Many know Kendrick Lamar as a fantastic concept artist, able to weave narratives with fantastic beats to create meaningful and fun albums. DAMN, Lamar’s 4th album, is a breath of fresh air that continues to break ground in storytelling.
2015’s To Pimp a Butterfly was heavily layered with jazzy instrumentals and complex storytelling. If TPAB was a grand, political and spoken-word/rap odyssey, DAMN is a conventional but rich rap album. It is not as sonically or topically cohesive as his previous work. However, it seems more fun and relaxed, despite the subject matter is still very serious.

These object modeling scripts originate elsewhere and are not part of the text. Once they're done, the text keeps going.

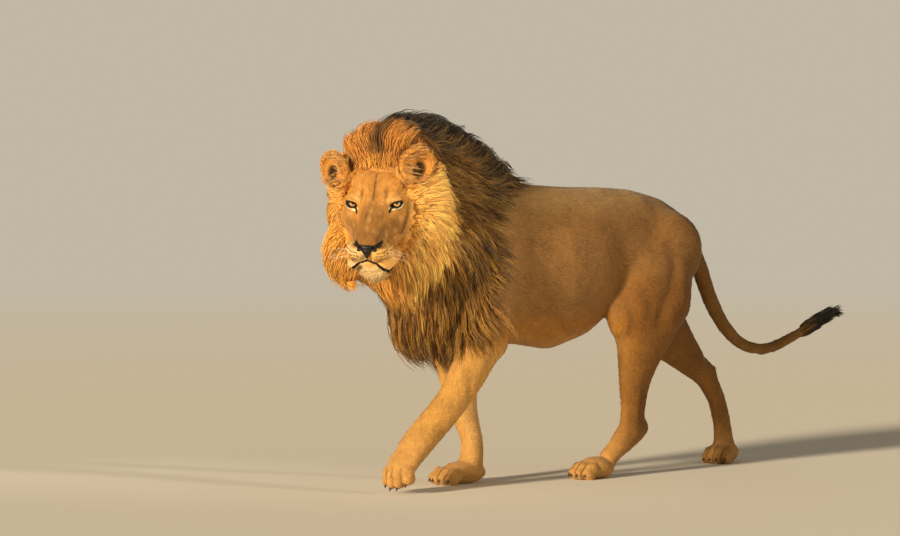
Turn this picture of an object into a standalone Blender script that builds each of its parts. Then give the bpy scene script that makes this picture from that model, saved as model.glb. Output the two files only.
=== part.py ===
"""Adult male lion, walking, life size. Metres, +Z up; it walks towards -X and looks to its left.

The animal is shaped whole from lofted limbs and rounded masses, fused into one skin,
and then parted with thin cuts into its named parts.
"""

import math

import bmesh
import bpy
from mathutils import Matrix, Vector

# ---- driving dimensions ----
WITHERS = 1.06            # height of the back behind the mane
BODY_HALF_WIDTH = 0.168   # half the width of the rib cage
FUSE_CELL = 0.014         # size of the cells that fuse the masses
FINE_CELL = 0.0065        # the same for the head
BODY_TRIANGLES = 4000
HEAD_TRIANGLES = 1800
GAP = 0.0003              # clearance between neighbouring parts

# ---- the head's own frame: left of the lion, forward out of the face, up ----
EYES = Vector((-0.454, -0.170, 0.996))   # midway between the pupils
HEAD_YAW = math.radians(44.4)            # turned this far to the lion's left
HEAD_PITCH = math.radians(18.0)          # nose down
HEAD_ROLL = math.radians(2.6)            # its left side higher
EYE_SPACING = 0.150
EYE_RADIUS = 0.0195
EYE_DEPTH = 0.012                        # how far the eyeballs' centres stand forward
EAR_CENTRES = {1: (0.134, -0.062, 0.128), -1: (-0.150, -0.084, 0.092)}   # left and right
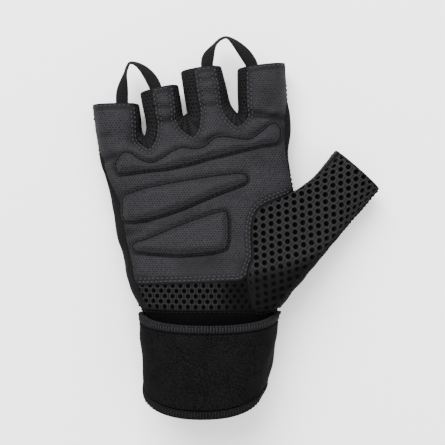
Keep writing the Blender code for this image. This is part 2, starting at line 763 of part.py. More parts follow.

Songs such as the punchy “DNA” and the even more political “XXX” are classic Kendrick, but “HUMBLE” comes out strong as a certified “banger.” A U2 feature would seem out of place, but this along with features from Rihanna and Zacari mesh well and add to their respective tracks.
Kendrick’s, or “Kung-Fu Kenny’s,” subjectivity is on full display on this album. While the songs may be more fun and “punchy” than TPAB, the concept and “storyline” for this record seems to be more morose. At its core, it is the default “rap” storyline with its tropes of rising up from poverty to a place of power and respect. This becomes clear on the song “DUCKWORTH,” where Kendrick remarks on the complexities and coincidences of life. His father, “Ducky”, worked at a KFC and his current record label manager, “Anthony,” had a run in of grave implications.
“If Anthony killed Ducky/ Top Dawg could be servin’ life/ while I grew up without a father and die in a gunfight.” As Kendrick remarks earlier on the track, “Life is one funny mother****.”
The album ends with a gunshot, and this serves as a stark reminder of all the “Kendricks” that could have been; the people that did end up dying through coincidence. This ending leaves listeners with a satisfying conclusion but leaves them thinking, as it rewinds to the intro track “BLOOD.”
Ultimately, this album is already one of the year’s best as it grips listener’s attention and provides powerful and rich tracks about Kendrick’s idea of the human condition.